No, the battle isn't over, but for now I've signed the peace accord. The fluff will now take the backroad. Not that fluff doesn't certainly have it's place in my heart. It is a needed escape. A welcome outlet for my creative pursuits. But sometimes it seems so...insignificant. Especially when I am intently focused on my laptop, and out of the corner of my eye see my one-year old melt to the ground and land in such a pitiful heap of utter despair and self-pity only a child can master...all because she just wants her mom. 

She gives me purpose. She gives my life meaning. She is important. More important than this blog. 

So I continue struggling to find balance. Which is why I am behind on my self-imposed Project 366. Oh well, what's the rush?


February 2 - H relaxing

February 6- Shopping for tile for the backsplash. 

February 9- An early Valentine's gift from Grandma 
{a adorable handmade doll that H instantly fell in love with}.


February 10- Grunt labor installing the backsplash tile (more pics to come soon!)


February 11- H checking CNN for her daily dose of news before breakfast whilst she grooms Sir Leopold. 
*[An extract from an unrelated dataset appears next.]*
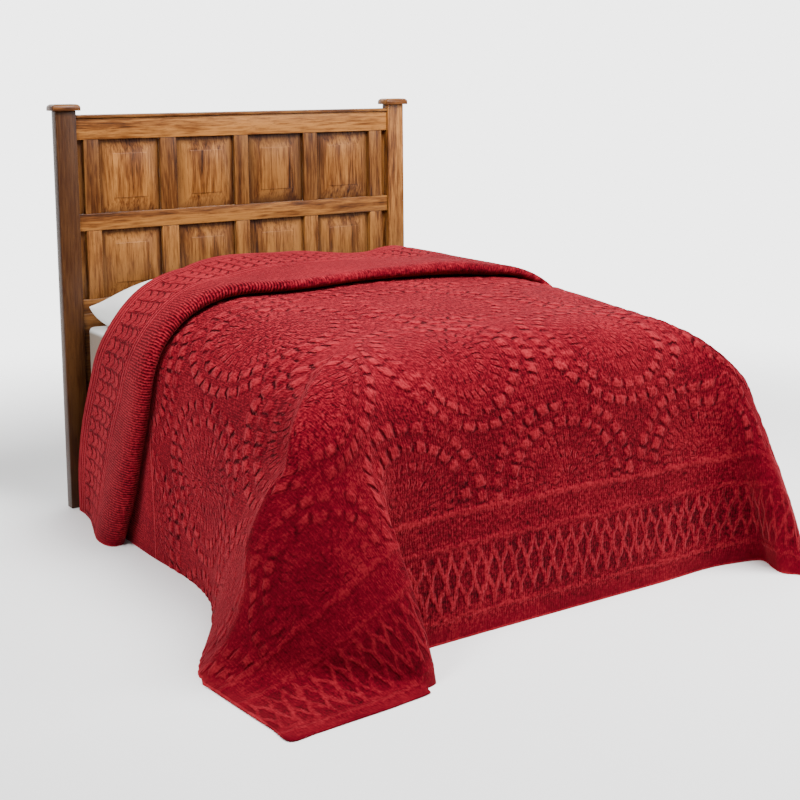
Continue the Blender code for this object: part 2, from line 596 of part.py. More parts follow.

February 12- Homemade pretzel bites with herbed mustard dipping sauce. 

February 13- A fresh box of crayons. Is there anything better?

February 14- Baby + mirror = hours of entertainment

February 15- H exploring the possibilities of a career in anthropology
at the Natural History Museum of Utah

February 16: Our discovery after our one-year-old was being uncharacteristically quiet. 

February 17- A little joyride on H's new birthday present.

February 20- "Um...honey, did you spill something in the basement?" "What?" "Like a foot of water?"

February 21- H enjoying a play-date with her friend.

Feb 23- Life, as it turns out, is not all bubble-blowing and kitty-mauling.
Sometimes you bite down on a wicker basket and it really hurts!

February 24- H rearranging all the apps on my phone for the 467th time.